AAir Purifier Cloud Editorial Team
2026-06-10
12 min read

A practical guide to sizing an air purifier for large rooms using CADR, filters, noise, and real-world room conditions.

Shopping for the best air purifier for a large room gets confusing fast because brand coverage claims often sound bigger than real-world performance. This guide simplifies the decision by showing how to think about CADR, room size, ceiling height, airflow, filters, noise, and operating cost so you can choose a large room HEPA purifier that fits your space instead of relying on marketing alone.

Overview

If you are buying an air purifier for an open floor plan, a large living room, or a combined kitchen-dining-family area, the single most useful spec is usually CADR. CADR, or Clean Air Delivery Rate, is a practical measure of how much filtered air a purifier can deliver. For large spaces, this matters more than broad “covers up to” claims because a purifier can technically circulate air in a big room while still cleaning it too slowly to make a meaningful difference.

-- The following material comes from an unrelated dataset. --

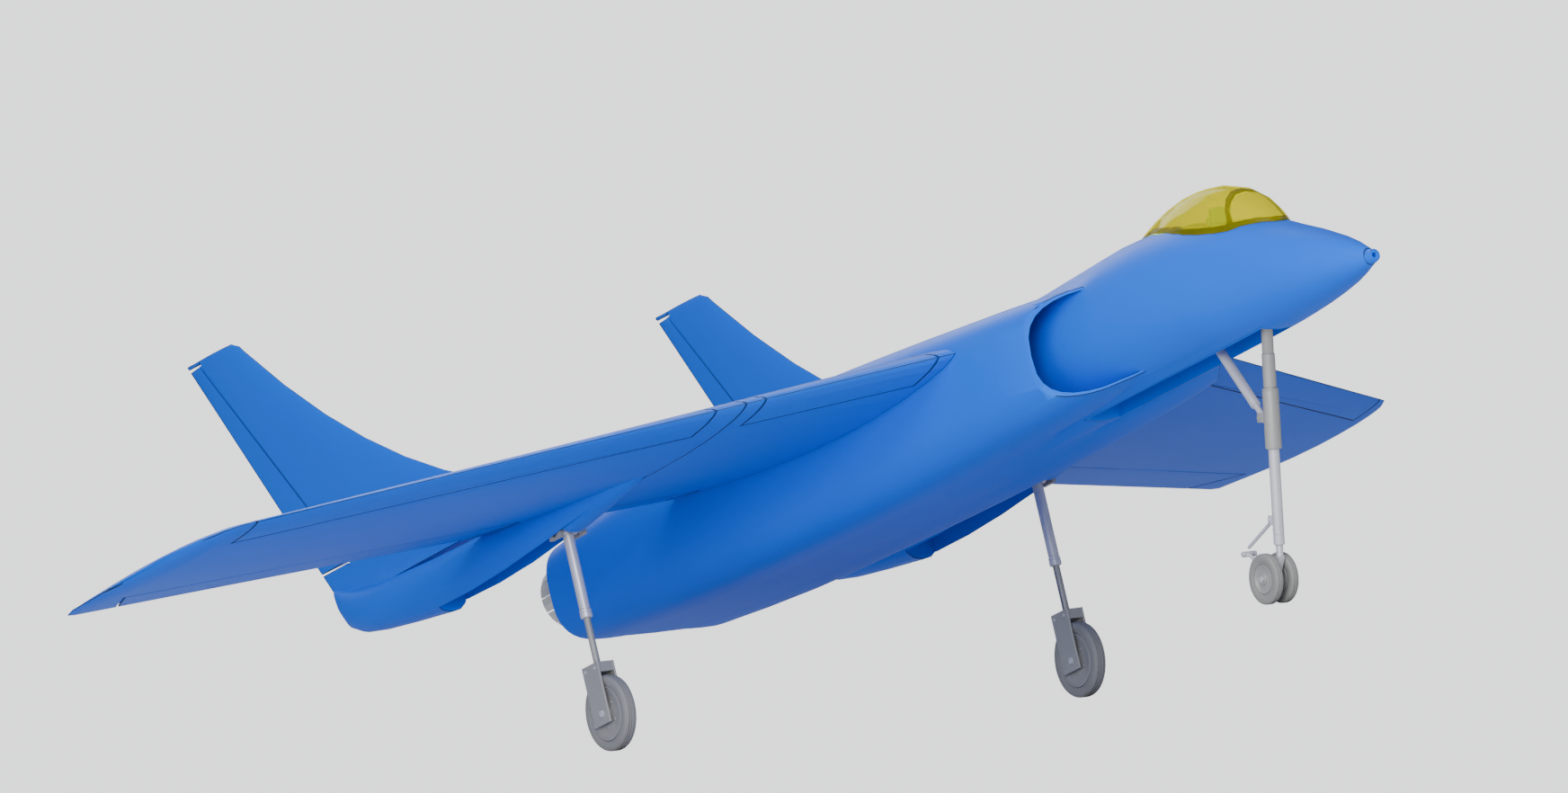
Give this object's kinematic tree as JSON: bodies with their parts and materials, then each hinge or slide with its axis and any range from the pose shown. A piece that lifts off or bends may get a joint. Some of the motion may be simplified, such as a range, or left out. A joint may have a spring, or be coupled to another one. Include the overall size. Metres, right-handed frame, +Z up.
{
  "type": "radio controlled jet plane",
  "caption": "Tailless twin-fan model jet with swept wings, twin fins over gear pods, yellow bubble canopy and tall retractable landing gear.",
  "frame": {"origin": "bottom centre of the bounding box, on the ground under the wheels", "axes": "nose towards -Y, port wing +X, +Z up; the airframe stands pitched nose-up on its wheels"},
  "size_m": [1.206, 1.469, 0.4325],
  "materials": {
    "hull_blue": "satin sprayed moulded shell",
    "cockpit_green": "matt moulded plastic",
    "canopy_yellow": "clear tinted vacuum-formed sheet",
    "canopy_frame": "tinted frame",
    "bright_metal": "turned and polished",
    "gear_grey": "satin grey",
    "tyre_grey": "grey rubber",
    "nozzle_metal": "brushed",
    "black_plastic": "glass-filled moulding",
    "carbon": "carbon fibre",
    "ply": "birch ply",
    "battery_wrap": "shrink wrap"
  },
  "bodies": {
    "airframe": {"fuselage_shell": "hull_blue", "nose_ring": "hull_blue", "nose_bay_liner": "hull_blue", "wing_centre_left": "hull_blue", "wing_outer_left": "hull_blue", "fin_left": "hull_blue", "wing_centre_right": "hull_blue", "wing_outer_right": "hull_blue", "fin_right": "hull_blue", "cockpit_tub": "cockpit_green", "pilot_seat": "cockpit_green", "equipment_tray": "ply", "instrument_panel": "black_plastic", "main_retract_left": "gear_grey", "fan_housing_left": "black_plastic", "thrust_tube_left": "carbon", "nozzle_left": "nozzle_metal", "speed_controller_left": "black_plastic", "main_retract_right": "gear_grey", "fan_housing_right": "black_plastic", "thrust_tube_right": "carbon", "nozzle_right": "nozzle_metal", "speed_controller_right": "black_plastic", "wing_spar": "carbon", "nose_retract": "black_plastic", "battery_pack": "battery_wrap", "receiver": "black_plastic"},
    "canopy": {"canopy_frame": "canopy_frame", "canopy_glass": "canopy_yellow", "windshield_glass": "canopy_yellow"},
    "nose_leg_body": {"nose_leg": "gear_grey"},
    "nose_strut_body": {"nose_strut": "bright_metal"},
    "nose_axle_body": {"nose_axle": "bright_metal"},
    "drag_brace_body": {"drag_brace": "bright_metal"},
    "torque_upper_body": {"torque_link_upper": "bright_metal"},
    "torque_lower_body": {"torque_link_lower": "bright_metal"},
    "elevon_left_body": {"elevon_left": "hull_blue"},
    "elevon_right_body": {"elevon_right": "hull_blue"},
    "speed_brake_left_body": {"speed_brake_left": "hull_blue"},
    "speed_brake_right_body": {"speed_brake_right": "hull_blue"},
    "rudder_left_body": {"rudder_left": "hull_blue"},
    "rudder_right_body": {"rudder_right": "hull_blue"},
    "slat_inner_left_body": {"slat_inner_left": "hull_blue"},
    "slat_outer_left_body": {"slat_outer_left": "hull_blue"},
    "slat_inner_right_body": {"slat_inner_right": "hull_blue"},
    "slat_outer_right_body": {"slat_outer_right": "hull_blue"},
    "nose_wheel_left_body": {"nose_tyre_left": "tyre_grey", "nose_hub_left": "gear_grey"},
    "nose_wheel_right_body": {"nose_tyre_right": "tyre_grey", "nose_hub_right": "gear_grey"},
    "main_leg_left_body": {"main_leg_left": "bright_metal"},
    "main_fork_left_body": {"main_fork_left": "gear_grey"},
    "main_wheel_left_body": {"main_tyre_left": "tyre_grey", "main_hub_left": "gear_grey"},
    "main_leg_right_body": {"main_leg_right": "bright_metal"},
    "main_fork_right_body": {"main_fork_right": "gear_grey"},
    "main_wheel_right_body": {"main_tyre_right": "tyre_grey", "main_hub_right": "gear_grey"},
    "fan_rotor_left_body": {"fan_rotor_left": "gear_grey"},
    "fan_rotor_right_body": {"fan_rotor_right": "gear_grey"}
  },
  "joints": [
    {"name": "canopy_hinge", "type": "hinge", "parent": "airframe", "child": "canopy", "pos_m": [0, -0.394, 0.32477], "axis": [-1, 0, 0], "range_deg": [0, 50]},
    {"name": "elevon_left_hinge", "type": "hinge", "parent": "airframe", "child": "elevon_left_body", "pos_m": [0.42, 0.29273, 0.2081], "axis": [0.9054, 0.4219, -0.0476], "range_deg": [-22, 22]},
    {"name": "elevon_right_hinge", "type": "hinge", "parent": "airframe", "child": "elevon_right_body", "pos_m": [-0.42, 0.29273, 0.2081], "axis": [0.9054, -0.4219, 0.0476], "range_deg": [-22, 22]},
    {"name": "speed_brake_left_hinge", "type": "hinge", "parent": "airframe", "child": "speed_brake_left_body", "pos_m": [0.16, 0.19974, 0.21859], "axis": [-0.9153, -0.4002, 0.0451], "range_deg": [0, 38]},
    {"name": "speed_brake_right_hinge", "type": "hinge", "parent": "airframe", "child": "speed_brake_right_body", "pos_m": [-0.16, 0.19974, 0.21859], "axis": [-0.9153, 0.4002, -0.0451], "range_deg": [0, 38]},
    {"name": "rudder_left_hinge", "type": "hinge", "parent": "airframe", "child": "rudder_left_body", "pos_m": [0.2426, 0.61062, 0.31315], "axis": [0, 0.683, 0.7304], "range_deg": [-20, 20]},
    {"name": "rudder_right_hinge", "type": "hinge", "parent": "airframe", "child": "rudder_right_body", "pos_m": [-0.2426, 0.61062, 0.31315], "axis": [0, 0.683, 0.7304], "range_deg": [-20, 20]},
    {"name": "slat_inner_left_slide", "type": "slide", "parent": "airframe", "child": "slat_inner_left_body", "axis": [0, -0.9996, -0.0274], "range_m": [0, 0.014]},
    {"name": "slat_outer_left_slide", "type": "slide", "parent": "airframe", "child": "slat_outer_left_body", "axis": [0, -0.9996, -0.0274], "range_m": [0, 0.014]},
    {"name": "slat_inner_right_slide", "type": "slide", "parent": "airframe", "child": "slat_inner_right_body", "axis": [0, -0.9996, -0.0274], "range_m": [0, 0.014]},
    {"name": "slat_outer_right_slide", "type": "slide", "parent": "airframe", "child": "slat_outer_right_body", "axis": [0, -0.9996, -0.0274], "range_m": [0, 0.014]},
    {"name": "nose_retract_hinge", "type": "hinge", "parent": "airframe", "child": "nose_leg_body", "pos_m": [0, -0.56018, 0.23884], "axis": [1, 0, 0], "range_deg": [0, 72.8]},
    {"name": "drag_brace_hinge", "type": "hinge", "parent": "nose_leg_body", "child": "drag_brace_body", "pos_m": [0, -0.53195, 0.15464], "axis": [1, 0, 0], "range_deg": [-120.6, 0]},
    {"name": "nose_steering", "type": "hinge", "parent": "nose_leg_body", "child": "nose_strut_body", "pos_m": [0, -0.56018, 0.23884], "axis": [0, -0.1868, 0.9824], "range_deg": [-25, 25]},
    {"name": "nose_strut_slide", "type": "slide", "parent": "nose_strut_body", "child": "nose_axle_body", "axis": [0, -0.1868, 0.9824], "range_m": [0, 0.007], "stiffness_N_per_m": 6000, "springref_m": -0.004},
    {"name": "torque_upper_hinge", "type": "hinge", "parent": "nose_strut_body", "child": "torque_upper_body", "pos_m": [0, -0.52079, 0.06922], "axis": [1, 0, 0], "range_deg": [0, 6.5]},
    {"name": "torque_lower_hinge", "type": "hinge", "parent": "nose_axle_body", "child": "torque_lower_body", "pos_m": [0, -0.49899, 0.02522], "axis": [1, 0, 0], "range_deg": [-7.2, 0]},
    {"name": "nose_wheel_left_spin", "type": "hinge", "parent": "nose_axle_body", "child": "nose_wheel_left_body", "pos_m": [0, -0.50746, 0.02157], "axis": [1, 0, 0], "continuous": true},
    {"name": "nose_wheel_right_spin", "type": "hinge", "parent": "nose_axle_body", "child": "nose_wheel_right_body", "pos_m": [0, -0.50746, 0.02157], "axis": [1, 0, 0], "continuous": true},
    {"name": "main_retract_left_hinge", "type": "hinge", "parent": "airframe", "child": "main_leg_left_body", "pos_m": [0.241, 0.1834, 0.19326], "axis": [1, 0, 0], "range_deg": [0, 85]},
    {"name": "main_strut_left_slide", "type": "slide", "parent": "main_leg_left_body", "child": "main_fork_left_body", "axis": [0, 0.112, 0.9937], "range_m": [0, 0.012], "stiffness_N_per_m": 8000, "springref_m": -0.006},
    {"name": "main_wheel_left_spin", "type": "hinge", "parent": "main_fork_left_body", "child": "main_wheel_left_body", "pos_m": [0.241, 0.16177, 0.03267], "axis": [1, 0, 0], "continuous": true},
    {"name": "main_retract_right_hinge", "type": "hinge", "parent": "airframe", "child": "main_leg_right_body", "pos_m": [-0.241, 0.1834, 0.19326], "axis": [1, 0, 0], "range_deg": [0, 85]},
    {"name": "main_strut_right_slide", "type": "slide", "parent": "main_leg_right_body", "child": "main_fork_right_body", "axis": [0, 0.112, 0.9937], "range_m": [0, 0.012], "stiffness_N_per_m": 8000, "springref_m": -0.006},
    {"name": "main_wheel_right_spin", "type": "hinge", "parent": "main_fork_right_body", "child": "main_wheel_right_body", "pos_m": [-0.241, 0.16177, 0.03267], "axis": [1, 0, 0], "continuous": true},
    {"name": "fan_rotor_left_spin", "type": "hinge", "parent": "airframe", "child": "fan_rotor_left_body", "pos_m": [0.057, 0.1558, 0.19838], "axis": [0, 0.9937, -0.112], "continuous": true},
    {"name": "fan_rotor_right_spin", "type": "hinge", "parent": "airframe", "child": "fan_rotor_right_body", "pos_m": [-0.057, 0.1558, 0.19838], "axis": [0, 0.9937, -0.112], "continuous": true}
  ],
  "couplings": [
    {"joint": "speed_brake_right_hinge", "follows": "speed_brake_left_hinge", "ratio": 1},
    {"joint": "rudder_right_hinge", "follows": "rudder_left_hinge", "ratio": 1},
    {"joint": "slat_outer_left_slide", "follows": "slat_inner_left_slide", "ratio": 1},
    {"joint": "slat_inner_right_slide", "follows": "slat_inner_left_slide", "ratio": 1},
    {"joint": "slat_outer_right_slide", "follows": "slat_inner_left_slide", "ratio": 1},
    {"joint": "drag_brace_hinge", "follows": "nose_retract_hinge", "ratio": -1.654},
    {"joint": "torque_upper_hinge", "follows": "nose_strut_slide", "rad_per_m": 14.6},
    {"joint": "torque_lower_hinge", "follows": "nose_strut_slide", "rad_per_m": -16.6}
  ]
}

That is why the best air purifier for large room use is not necessarily the model with the boldest square-foot label. It is the model that can move enough clean air for your actual room size, at a fan speed you are willing to run every day. A high CADR air purifier that only reaches its claimed performance on a loud top setting may not feel like a great fit in a family room or open-plan apartment. Likewise, a quiet unit with a true HEPA filter may still be undersized if the room is too large.

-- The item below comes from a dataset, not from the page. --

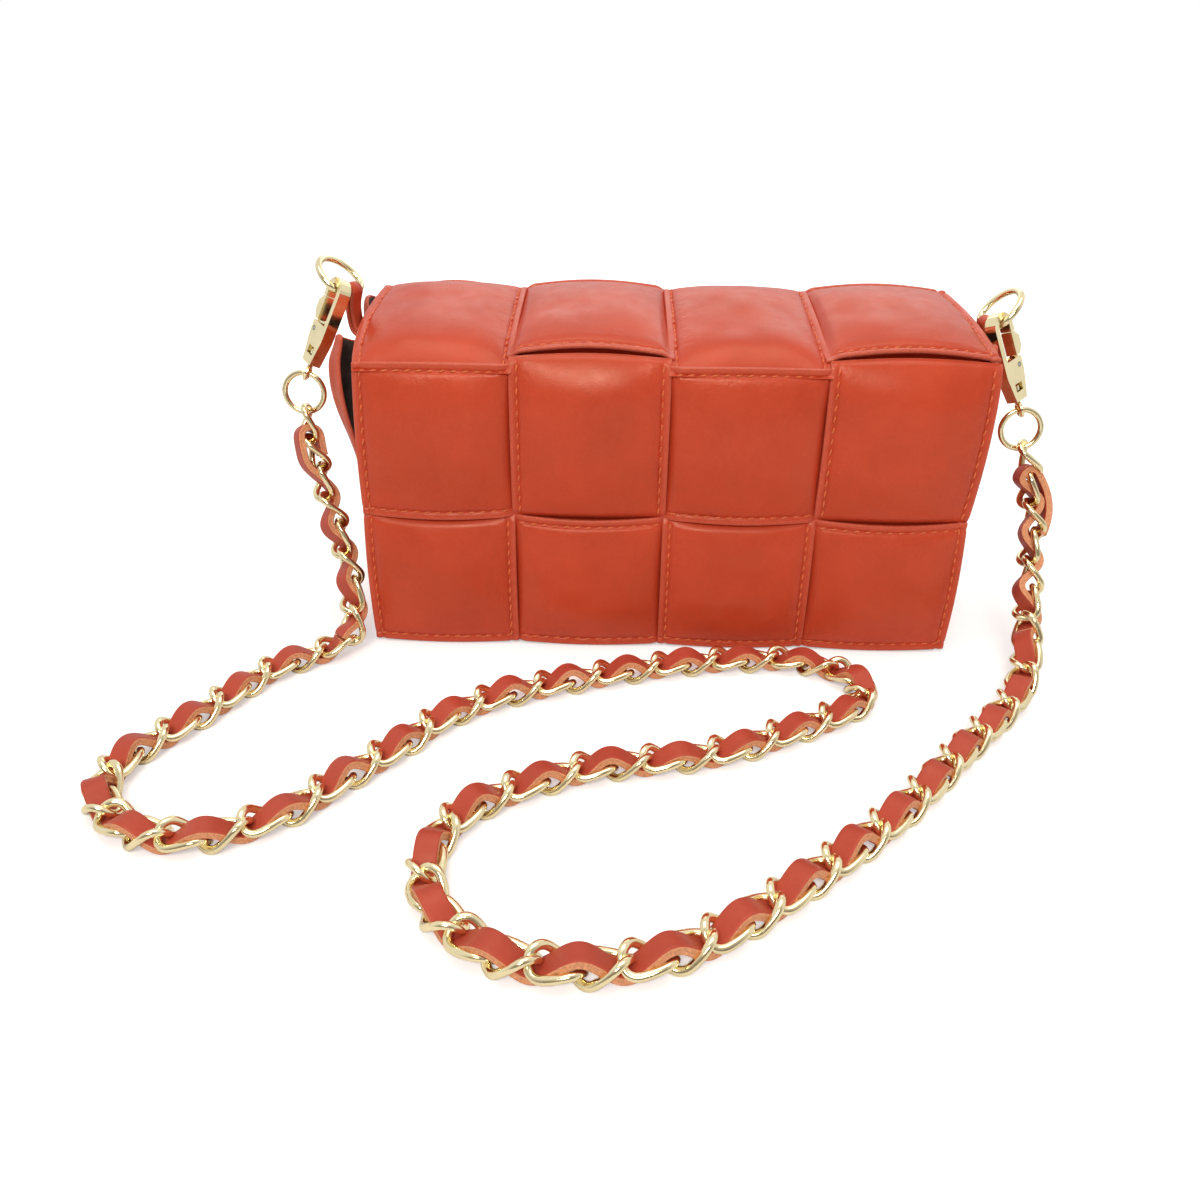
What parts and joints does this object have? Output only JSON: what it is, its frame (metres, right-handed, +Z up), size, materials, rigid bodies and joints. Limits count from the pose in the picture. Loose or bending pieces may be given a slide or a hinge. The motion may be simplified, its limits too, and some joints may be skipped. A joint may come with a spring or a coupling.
{
  "type": "leather shoulder bag",
  "caption": "Small box-shaped shoulder bag in padded woven leather with a full front flap and a metal chain and lace strap on snap hooks and D-rings.",
  "frame": {"origin": "on the ground, under the middle of the bag with its rings, without the strap", "axes": "+X along the bag's width, to the right as seen from the front; the front faces -Y; +Z up"},
  "size_m": [0.3339, 0.251, 0.1446],
  "materials": {
    "red_leather": "semi-gloss fine grain",
    "edge_leather": "satin, cut edges",
    "dark_lining": "matt",
    "gold_metal": "polished pale gold plate",
    "pin_steel": "plain",
    "snap_metal": "satin",
    "strap_lace": "satin, cut edges"
  },
  "bodies": {
    "root": {"back_pad_1_1": "red_leather", "back_pad_1_2": "red_leather", "back_pad_1_3": "red_leather", "back_pad_1_4": "red_leather", "back_pad_2_1": "red_leather", "back_pad_2_2": "red_leather", "back_pad_2_3": "red_leather", "back_pad_2_4": "red_leather", "back_wall": "dark_lining", "base_board": "dark_lining", "base_pad_1": "red_leather", "base_pad_2": "red_leather", "base_pad_3": "red_leather", "base_pad_4": "red_leather", "front_wall": "dark_lining", "left_pad_lower": "red_leather", "left_pad_upper": "red_leather", "left_tab": "edge_leather", "left_wall": "dark_lining", "right_pad_lower": "red_leather", "right_pad_upper": "red_leather", "right_tab": "edge_leather", "right_wall": "dark_lining", "snap_socket": "snap_metal", "strap_ground_run": "strap_lace", "strap_left_riser": "strap_lace", "strap_right_riser": "strap_lace"},
    "flap_top": {"top_pad_1": "red_leather", "top_pad_2": "red_leather", "top_pad_3": "red_leather", "top_pad_4": "red_leather", "flap_top_lining": "dark_lining"},
    "flap_front": {"front_pad_1_1": "red_leather", "front_pad_1_2": "red_leather", "front_pad_1_3": "red_leather", "front_pad_1_4": "red_leather", "front_pad_2_1": "red_leather", "front_pad_2_2": "red_leather", "front_pad_2_3": "red_leather", "front_pad_2_4": "red_leather", "flap_front_lining": "dark_lining", "snap_stud": "snap_metal"},
    "left_clasp": {"left_d_ring": "gold_metal", "left_hook": "gold_metal", "left_gate_pin": "pin_steel"},
    "left_gate_lever": {"left_gate": "gold_metal"},
    "left_swivel": {"left_swivel_eye": "gold_metal", "left_o_ring": "gold_metal"},
    "right_clasp": {"right_d_ring": "gold_metal", "right_hook": "gold_metal", "right_gate_pin": "pin_steel"},
    "right_gate_lever": {"right_gate": "gold_metal"},
    "right_swivel": {"right_swivel_eye": "gold_metal", "right_o_ring": "gold_metal"}
  },
  "joints": [
    {"name": "flap_lift", "type": "hinge", "parent": "root", "child": "flap_top", "pos_m": [0, 0.036, 0.12596], "axis": [-1, 0, 0], "range_deg": [0, 100]},
    {"name": "flap_fold", "type": "hinge", "parent": "flap_top", "child": "flap_front", "pos_m": [0, -0.036, 0.11026], "axis": [-1, 0, 0], "range_deg": [0, 80], "deforming": ["strap_ground_run"]},
    {"name": "left_clasp_swing", "type": "hinge", "parent": "root", "child": "left_clasp", "pos_m": [-0.1216, 0.0027, 0.13219], "axis": [0.309, 0.9511, 0], "range_deg": [-10, 30], "deforming": ["strap_left_riser"]},
    {"name": "left_gate_open", "type": "hinge", "parent": "left_clasp", "child": "left_gate_lever", "pos_m": [-0.13395, -0.0035, 0.11868], "axis": [0.6656, 0.6355, -0.3914], "range_deg": [0, 22], "stiffness_Nm_per_rad": 0.02},
    {"name": "left_swivel_turn", "type": "hinge", "parent": "left_clasp", "child": "left_swivel", "pos_m": [-0.13928, -0.00761, 0.10294], "axis": [0.4364, 0.094, 0.8948], "range_deg": [-60, 60], "deforming": ["strap_left_riser"]},
    {"name": "right_clasp_swing", "type": "hinge", "parent": "root", "child": "right_clasp", "pos_m": [0.1229, 0.0027, 0.12319], "axis": [0.1219, -0.9925, 0], "range_deg": [-10, 30], "deforming": ["strap_right_riser"]},
    {"name": "right_gate_open", "type": "hinge", "parent": "right_clasp", "child": "right_gate_lever", "pos_m": [0.13341, -0.00449, 0.10951], "axis": [0.5448, -0.778, 0.313], "range_deg": [0, 22], "stiffness_Nm_per_rad": 0.02},
    {"name": "right_swivel_turn", "type": "hinge", "parent": "right_clasp", "child": "right_swivel", "pos_m": [0.13749, -0.00815, 0.09329], "axis": [-0.3889, 0.0963, 0.9162], "range_deg": [-60, 60], "deforming": ["strap_right_riser"]}
  ]
}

As a rule of thumb, large rooms expose weak sizing decisions quickly. Air has more volume to circulate. Open floor plans allow particles to keep drifting in from adjacent spaces. Cooking, pets, shoes, upholstery, traffic from doors, and HVAC airflow all keep adding new particles. If you have allergies, dust sensitivity, pet dander, or smoke concerns, a borderline-size purifier can feel disappointing even if the product page looked promising.

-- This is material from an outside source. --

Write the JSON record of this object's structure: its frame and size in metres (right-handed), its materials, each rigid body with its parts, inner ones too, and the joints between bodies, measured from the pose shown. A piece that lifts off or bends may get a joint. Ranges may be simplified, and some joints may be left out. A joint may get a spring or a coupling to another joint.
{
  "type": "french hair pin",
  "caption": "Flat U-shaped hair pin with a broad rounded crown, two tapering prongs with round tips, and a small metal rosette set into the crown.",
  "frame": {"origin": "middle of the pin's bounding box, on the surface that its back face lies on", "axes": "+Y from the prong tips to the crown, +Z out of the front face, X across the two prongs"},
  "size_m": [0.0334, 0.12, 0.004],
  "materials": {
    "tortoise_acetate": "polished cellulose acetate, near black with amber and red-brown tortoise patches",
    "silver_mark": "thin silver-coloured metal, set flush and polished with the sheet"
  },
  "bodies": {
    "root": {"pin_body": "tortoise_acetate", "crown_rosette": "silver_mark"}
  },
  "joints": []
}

The easiest way to approach large-room buying is to think in layers:

  • First, size the purifier to the room realistically.
  • Second, prefer a sealed HEPA air purifier or similarly credible particle filtration design.
  • Third, check whether the unit can deliver useful airflow at tolerable noise levels.
  • Fourth, calculate filter replacement and energy use before buying.
  • Fifth, ignore extra features if the core cleaning performance is too small for the space.

If you want to improve whole-home indoor air quality, an air purifier should also be seen as part of a broader system. HVAC filtration, source control, ventilation, and humidity management all matter. But for many households, correctly sizing one or two portable units is the biggest immediate improvement.

How to compare options

The fastest way to compare large-room purifiers is to stop looking at room coverage claims in isolation and build your own shortlist around airflow. Here is a cleaner method.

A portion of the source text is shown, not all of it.